Cutter's shoulders tensed as if this might have been his breaking point, but he flicked the cigarette butt deep into the woods. "Your boss'd push your shit in and we both know it," he said, turning back to his cruiser. "I'll see what I can do to keep your boy's mouth shut until his 48 hours are up. You aren't making a mess of my cells."
Dog followed the cruiser with his eyes as the taillights vanished into the night, taking time to savor his cigarette at last before he turned to leave.
The memory froze in place, smearing at the edges like a wet oil painting. Baptiste's eyes were once again on the side of his face and this time Ansel turned to meet them. He only had a moment's reprieve before the force of his Thirst returned, bringing with it the parlor and harsh morning sunlight.

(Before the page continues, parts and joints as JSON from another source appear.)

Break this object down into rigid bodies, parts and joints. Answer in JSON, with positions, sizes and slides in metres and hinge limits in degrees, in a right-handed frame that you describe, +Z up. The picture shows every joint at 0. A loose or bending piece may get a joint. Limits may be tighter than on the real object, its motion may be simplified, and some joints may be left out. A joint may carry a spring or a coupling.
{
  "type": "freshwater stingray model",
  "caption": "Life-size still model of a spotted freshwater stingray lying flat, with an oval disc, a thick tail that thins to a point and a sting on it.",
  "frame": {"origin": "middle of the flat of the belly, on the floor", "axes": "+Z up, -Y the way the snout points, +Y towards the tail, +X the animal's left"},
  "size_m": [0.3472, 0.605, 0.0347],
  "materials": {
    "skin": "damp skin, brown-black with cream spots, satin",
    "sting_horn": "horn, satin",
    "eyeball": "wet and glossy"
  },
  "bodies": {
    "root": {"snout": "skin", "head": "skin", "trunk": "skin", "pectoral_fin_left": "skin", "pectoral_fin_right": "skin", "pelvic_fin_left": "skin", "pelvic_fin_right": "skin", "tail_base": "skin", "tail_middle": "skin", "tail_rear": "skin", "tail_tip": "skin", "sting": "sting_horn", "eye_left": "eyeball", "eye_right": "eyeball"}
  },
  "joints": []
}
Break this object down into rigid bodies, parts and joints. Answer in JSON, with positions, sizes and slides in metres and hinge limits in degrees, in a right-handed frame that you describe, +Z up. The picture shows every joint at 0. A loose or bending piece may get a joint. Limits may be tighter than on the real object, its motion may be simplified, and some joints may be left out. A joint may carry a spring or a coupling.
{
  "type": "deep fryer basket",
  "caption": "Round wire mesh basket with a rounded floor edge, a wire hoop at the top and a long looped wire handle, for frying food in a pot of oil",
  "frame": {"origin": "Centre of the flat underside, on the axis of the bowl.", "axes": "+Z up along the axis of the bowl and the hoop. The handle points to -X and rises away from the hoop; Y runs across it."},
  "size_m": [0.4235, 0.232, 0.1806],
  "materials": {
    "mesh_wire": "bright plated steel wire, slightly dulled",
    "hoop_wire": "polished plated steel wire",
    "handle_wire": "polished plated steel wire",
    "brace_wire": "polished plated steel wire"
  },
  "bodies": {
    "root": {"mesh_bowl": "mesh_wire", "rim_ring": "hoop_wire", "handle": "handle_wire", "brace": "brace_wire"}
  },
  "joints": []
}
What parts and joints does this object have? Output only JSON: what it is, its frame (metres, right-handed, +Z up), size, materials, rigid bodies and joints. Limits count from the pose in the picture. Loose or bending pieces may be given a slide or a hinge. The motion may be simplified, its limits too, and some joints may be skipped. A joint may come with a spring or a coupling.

"He has gotten more impudent," Baptiste said, searching Ansel's face for something.
Ansel's lip twitched but didn't quite curl. "He's got moods is all. He'll fall back in line."
After what felt like an eternity, Baptiste turned away, moving back to the settee. Olive perked up at his return, sitting straighter and making space for him.
"Dog, you and Slate will see if Malczyn is released this evening," he said, his slender fingers returning to the jigsaw puzzle. "You will silence him."
Ansel's fingers twitched against his thigh and he cleared his throat. "Can I bite 'im?" he asked.
A sidelong glance from Baptiste where his Thirst skittered across Ansel's own. "You may, if this is how you wish to kill him."
Ansel stayed rooted in place until he was sure Baptiste had no further words for him. At his side, Olive too seemed to hold her breath until the man had withdrawn into himself, snapping jigsaw pieces together. She stretched out over his lap once more and cast a cool look in Ansel's direction, her implied message of You should go, loud and clear. He pivoted on his heel and marched out of the parlor, slipping his glamour back on as he skulked down the hallway to his room for a fitful sleep.